То, что на Западе называют понятием: совмещенность содержания и объема, — у нас как бы двоится на содержание-признак и на предметность-объем; в этом русская гносеология: содержание есть идея, а объем равновелик вещи. Об этом говорит философ конца XIX в.: «Знание предметное все насквозь, с начала до конца, опосредовано субъективным. Истина предметная, к приобретению которой оно стремится, есть не вся истина, но только часть ее, еще вопрос, важнейшая ли даже часть ее. Ведь кроме предмета, к которому познающий субъект стоит и должен, по основному предположению предметного знания (определенность предмета, независимая от случайного восприятия его, случайной мысли о нем), стоять в отношении внешности, остается еще самый этот субъект, который тоже ведь знает нечто о себе, и знает первее, непосредственнее»; знание постигает феноменальное, а вера субъекта постигает «знание самого существа», «полной истины» [Астафьев 2000: 407] — в концептуальном признаке.

Реальная рефлексия по этому поводу должна отражать историческую действительность развития.

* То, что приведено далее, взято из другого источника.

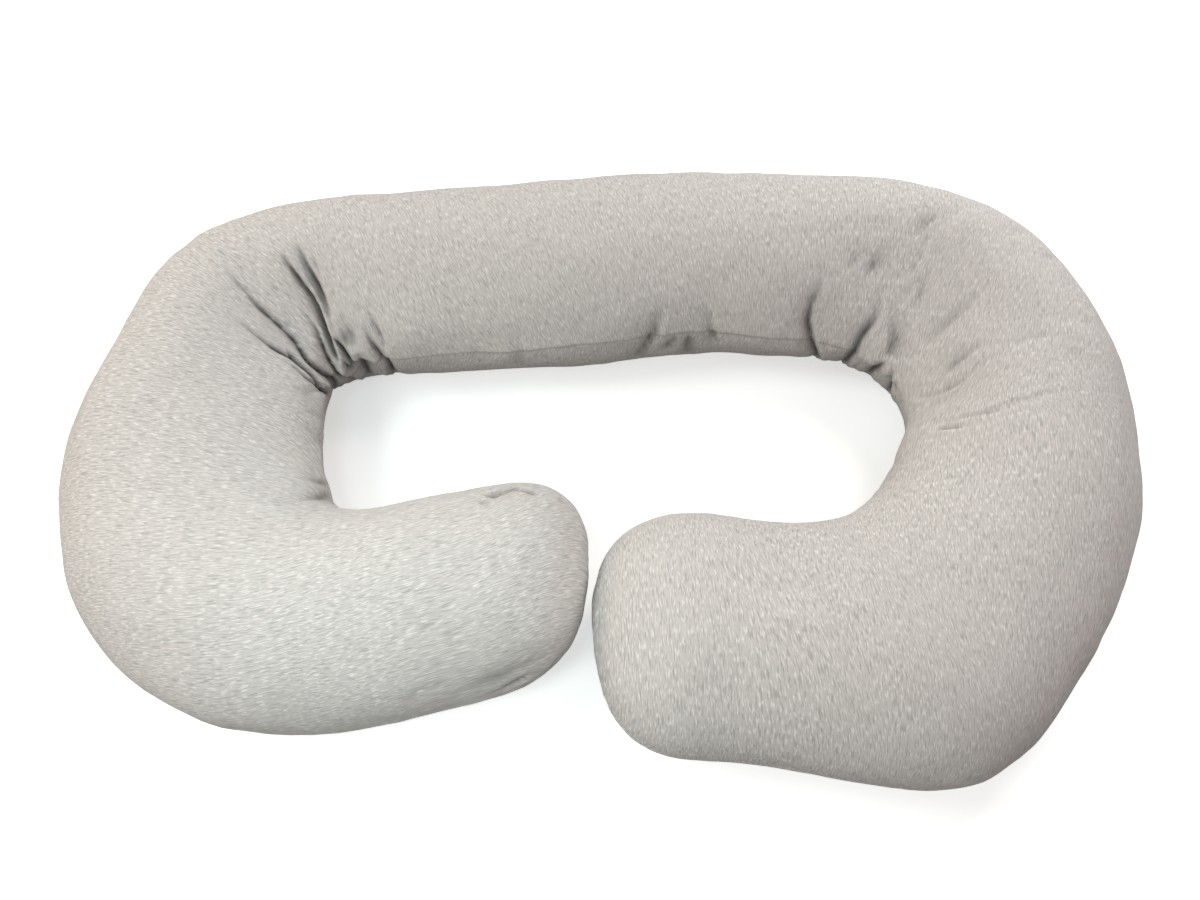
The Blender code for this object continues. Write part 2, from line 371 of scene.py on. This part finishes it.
# Folds, puckers and seams.
folds = {
    # each crease is a row of (station, degrees) points, its depth (less than 0 for a ridge), its
    # half width, how much steeper its far side is, and the share of its length where it is deepest
    "creases": (
        # the left bend, from its inner corner outwards
        (((10.90, 186), (10.63, 173), (10.57, 167), (10.58, 161), (10.71, 155), (10.84, 148),
          (10.78, 141)), 0.009, 0.0018, 0.2, 0.30),
        (((10.60, 178), (10.31, 171), (10.05, 164), (9.95, 157)), 0.005, 0.0020, 0.0, 0.35),
        (((11.00, 190), (10.70, 178), (10.78, 170), (11.02, 163), (11.17, 155), (11.26, 150),
          (11.23, 143), (11.26, 136), (11.36, 126), (11.40, 118)), 0.013, 0.0021, 0.3, 0.48),
        (((11.16, 155), (11.36, 149), (11.50, 144)), 0.010, 0.0018, 0.0, 0.40),
        (((12.58, 212), (12.46, 197), (12.26, 186), (11.95, 176), (11.83, 167), (11.74, 159),
          (11.99, 152), (12.20, 142), (12.16, 131), (12.18, 122), (12.32, 108),
          (12.40, 100)), 0.013, 0.0024, 0.4, 0.42),
        (((14.00, 212), (13.70, 200), (13.20, 191), (12.88, 187), (12.73, 176), (12.84, 164),
          (13.04, 152), (13.16, 143), (13.07, 133)), 0.013, 0.0020, 0.3, 0.40),
        (((13.25, 172), (13.35, 163), (13.47, 152), (13.57, 144), (13.66, 134), (13.63, 125),
          (13.57, 117), (13.52, 110)), 0.020, 0.0022, 0.5, 0.42),
        (((13.93, 148), (14.01, 134), (14.01, 124), (13.96, 114),
          (13.97, 103)), 0.011, 0.0034, 0.5, 0.45),
        (((14.14, 128), (14.20, 118), (14.15, 107)), 0.005, 0.0025, 0.3, 0.40),
        (((14.34, 187), (14.10, 179), (13.88, 171), (13.75, 163), (13.64, 156),
          (13.41, 154)), 0.018, 0.0021, -0.3, 0.45),
        (((13.55, 168), (13.66, 176), (13.90, 182), (14.14, 185), (14.36, 181), (14.66, 179),
          (15.00, 184), (15.12, 190)), 0.018, 0.0026, 0.0, 0.50),
        (((13.60, 157), (13.46, 166), (13.24, 176), (13.62, 186),
          (14.20, 191)), -0.006, 0.0040, 0.0, 0.50),
        (((14.66, 208), (14.64, 194), (14.60, 182), (14.56, 174),
          (14.50, 168)), 0.011, 0.0045, 0.0, 0.40),
        (((15.40, 210), (15.38, 195), (15.34, 180), (15.22, 168), (15.12, 160),
          (15.05, 151)), 0.013, 0.0030, -0.4, 0.40),
        (((14.40, 166), (14.50, 154), (14.45, 143)), 0.006, 0.0050, 0.0, 0.45),
        (((14.10, 165), (14.17, 155), (14.12, 145)), 0.006, 0.0050, -0.3, 0.45),
        (((15.48, 168), (15.44, 157), (15.33, 148), (15.21, 137)), 0.006, 0.0028, 0.3, 0.40),
        (((10.01, 172), (9.84, 159), (9.97, 145)), 0.004, 0.0060, 0.0, 0.35),
        (((9.20, 184), (9.13, 166), (9.26, 152)), 0.004, 0.0050, 0.0, 0.30),
        (((8.30, 186), (8.22, 169), (8.36, 154)), 0.004, 0.0050, 0.0, 0.30),
        (((5.60, 180), (5.43, 165), (5.65, 151)), 0.006, 0.0045, 0.0, 0.30),
        (((4.70, 180), (4.32, 162), (4.53, 146), (5.03, 134)), 0.006, 0.0060, 0.0, 0.35),
        # the long back
        (((17.20, 192), (17.25, 151)), 0.004, 0.0050, 0.0, 0.30),
        (((18.40, 196), (18.48, 178), (18.53, 166), (18.60, 150)), 0.009, 0.0045, 0.4, 0.40),
        (((18.66, 190), (18.74, 174)), 0.007, 0.0040, 0.0, 0.40),
        (((18.88, 204), (18.86, 170)), 0.009, 0.0040, 0.0, 0.40),
        (((19.16, 184), (19.08, 167), (19.04, 151)), 0.007, 0.0035, 0.4, 0.35),
        # the right bend
        (((20.64, 214), (20.59, 198), (20.50, 186), (20.36, 168), (20.30, 157), (20.32, 148),
          (20.38, 142), (20.43, 130)), 0.011, 0.0036, 0.45, 0.40),
        (((21.18, 214), (21.20, 198), (21.26, 184), (21.30, 168), (21.41, 159), (21.51, 153),
          (21.54, 146), (21.49, 137)), 0.010, 0.0036, 0.45, 0.40),
        (((21.01, 142), (21.27, 131), (21.45, 123), (21.68, 114)), 0.004, 0.0040, 0.3, 0.45),
        (((20.71, 134), (20.87, 127), (21.03, 120)), 0.005, 0.0035, 0.3, 0.45),
        (((22.30, 170), (22.22, 163), (22.08, 155), (21.88, 145)), 0.008, 0.0055, -0.5, 0.40),
        (((21.92, 214), (21.96, 198), (22.08, 185), (22.22, 176),
          (22.40, 170)), 0.014, 0.0032, 0.0, 0.40),
        (((22.86, 212), (22.84, 196), (22.76, 182), (22.70, 168)), 0.010, 0.0030, 0.0, 0.35),
        (((23.10, 186), (23.06, 174)), 0.006, 0.0028, 0.0, 0.35),
        (((21.72, 113), (21.88, 105), (22.06, 97)), 0.006, 0.0030, 0.3, 0.45),
        (((21.11, 136), (21.21, 128), (21.35, 120)), 0.006, 0.0035, 0.3, 0.45),
        (((22.20, 114), (22.28, 128), (22.34, 138), (22.46, 149)), 0.004, 0.0050, 0.3, 0.50),
        (((23.34, 107), (23.27, 126), (23.12, 144), (23.07, 157)), 0.005, 0.0060, 0.3, 0.50),
        (((24.60, 127), (24.70, 145), (24.50, 160), (24.00, 176)), 0.0045, 0.0026, 0.4, 0.40),
        (((24.90, 163), (24.84, 153), (24.81, 146), (24.90, 137)), -0.003, 0.0026, 0.0, 0.50),
        (((25.58, 94), (25.68, 107), (25.84, 122), (25.86, 134), (25.76, 152),
          (25.36, 176)), 0.0035, 0.0024, 0.4, 0.50),
        (((25.56, 96), (25.57, 107), (25.65, 116), (25.73, 125), (25.80, 131), (25.71, 141),
          (25.60, 154)), -0.003, 0.0026, 0.0, 0.50),
        (((25.94, 155), (26.04, 144), (26.18, 130)), 0.005, 0.0022, 0.3, 0.45),
        (((24.23, 152), (24.17, 139), (24.25, 125)), 0.005, 0.0040, 0.3, 0.45),
        # the two arms' ends
        (((0.10, 127), (-0.10, 133), (-0.32, 138), (-0.54, 141),
          (-0.76, 142)), 0.015, 0.0019, 0.3, 0.45),
        (((-0.62, 142), (-0.80, 139), (-0.96, 137), (-1.12, 137)), 0.010, 0.0022, 0.0, 0.50),
        (((-1.40, 138), (-1.50, 141), (-1.62, 142)), 0.005, 0.0022, 0.0, 0.50),
        (((0.60, 10), (0.10, 18), (-0.45, 22), (-0.95, 22), (-1.30, 20)), 0.005, 0.0100, 0.0, 0.45),
        (((-0.30, 4), (-0.60, 9), (-0.90, 12)), 0.011, 0.0024, 0.0, 0.40),
        (((1.35, 18), (1.00, 30)), 0.003, 0.0040, 0.0, 0.40),
    ),
    # broad hollows and swells: station, degrees, depth, reach
    "hollows": (
        (12.24, 142, 0.010, 0.060),
        (13.40, 166, 0.006, 0.030),
        (14.60, 191, 0.010, 0.022),
        (15.90, 161, -0.004, 0.050),
        (20.35, 165, 0.006, 0.030),
        (21.90, 172, -0.008, 0.028),
        (22.60, 132, 0.009, 0.080),
        (24.79, 150, 0.008, 0.050),
        (32.40, 105, 0.006, 0.055),
        (30.00, 95, 0.004, 0.060),
    ),
    "steps": 80,  # points along each crease's line
    "reachStations": 0.8,  # how far past its line a crease can reach, in stations
    "unevenness": 0.25,  # how much a crease's depth varies, and how often
    "unevenHills": 5,
    "fade": 0.64,  # a power of the way to a crease's end: the less, the later it fades
    "sharpness": 1.6,  # a power too, for its core
    # how much of a crease is its sharp core, and how many half widths its soft sides reach
    "valley": (0.6, 3.5),
    "shade": (0.85, 5),  # the same for the painted shade that darkens the cloth's colour in it
    "bulge": (0.16, 4, 2),  # the swell beside a crease: height, distance and width
    "atSeam": 0.7,  # how deep a crease still is where it runs into the seam
    "seamDegrees": 172,  # it does so where it starts past this angle
    "darkDepths": (0.0025, 0.009),  # the depths at which a crease's painted shade begins and is at its darkest
    # how deep the gathers beside the inner and the outer seam are, by station
    "innerGathers": (
        (-2, 0.0012), (2, 0.0010), (4, 0.0016), (10, 0.0030), (13, 0.0035), (16, 0.0022), (18, 0.0012),
        (20, 0.0018), (23, 0.0026), (26, 0.0018), (30, 0.0010), (36, 0.0014),
    ),
    "outerGathers": ((-2, 0.0014), (3, 0.0008), (12, 0.0006), (24, 0.0006), (32, 0.0008), (36, 0.0014)),
    "gatherPitch": 0.017,  # from one gather to the next
    "gatherLength": 0.045,
    "gatherReach": 0.030,  # how far from the seam they fade, and as which power
    "gatherFade": 1.5,
    "gatherPower": 0.8,  # less makes the dips between them narrower
    "gatherRest": 0.35,  # the part of a gather that is sunk below the cloth
    # how far the top panel's edge stands over the bottom panel's, by station
    "seamRidge": (
        (-2, 0.001), (5, 0.001), (10, 0.002), (15, 0.003), (22, 0.003), (26, 0.002), (36, 0.001),
    ),
    "ridgeReach": (0.010, 0.016),  # how far that spreads in the top panel and in the bottom one
    "seamDepth": 0.0022,
    "seamHalfWidth": 0.0018,
    # soft unevenness of the filling: height and size
    "lumps": ((0.0030, 0.110), (0.0014, 0.045), (0.0005, 0.020)),
    "seeds": {"lumps": 11, "creases": 5, "gathers": 21},
}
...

Любой философ представляет это себе вполне ясно. Используем сводную схему [Пелипенко, Яковенко 1998: 147 и коммент. на с. 166, 190]:

Русская ментальность в языке и тексте - _030.jpg

Таковы уровни «первотектональных интенций» субъекта, первые три сверху охватывают лично-психологические, два следующие — социальные, два нижних — природно-физические свойства (в синкретизме представлений). Вопрос в том, какие уровни принадлежат ментальности и до каких пределов распространяется менталитет того или другого этноса? Концептуальная зона распространяется на все уровни, кроме двух нижних, которые вообще не следует открывать, ибо это «убьет трансцендирующий импульс» [Там же: 152] — что совершенно верно. Это — разведение Природы и Культуры, опосредованное социальным статусом той и другой. Остальные фазы «семиотического цикла» авторы представляют в такой последовательности:

1. Целостное нерасчлененное апофатическое переживание;

2. Распад единства под действием отчуждающей рефлексии;

3. Первичная семиотизация в замещенной форме («имянаречение»);

4. Обретение адекватного кода;

5. Окончательное смещение к знаковой структуре;

6. Замыкание знаковой структуры полностью в себе.

«Семиозис всегда догоняет» — но что? Он догоняет жизнь.

Все этапы пройдены русским языком, оформившим национальную ментальность. При этом социально-национальные формы выработаны в эпоху Средневековья, а верхние уровни «семиозиса» формировались в Новое время. Так сложилась триада «интуиций» русского подсознательного, которую Николай Лосский назвал (сверху вниз) интуицией интеллектуальной, мистической и чувственной, а Иван Лапшин (соответственно) — инспирацией, интуицией и инстинктом. В таких определениях легче постичь сущность русского разума. Во всех случаях это именно интуиция, которая охватывает все уровни «семиозиса», но каждый из них отличается видом на общем роде интуиции. Это восхождение от вещи к идее, как оно представлено исторически.

Ум за разум

Особенности русского ума приводят постороннего наблюдателя в отчаяние. Иногда ему кажется, что ума-то и нет, в наличии нечто иное.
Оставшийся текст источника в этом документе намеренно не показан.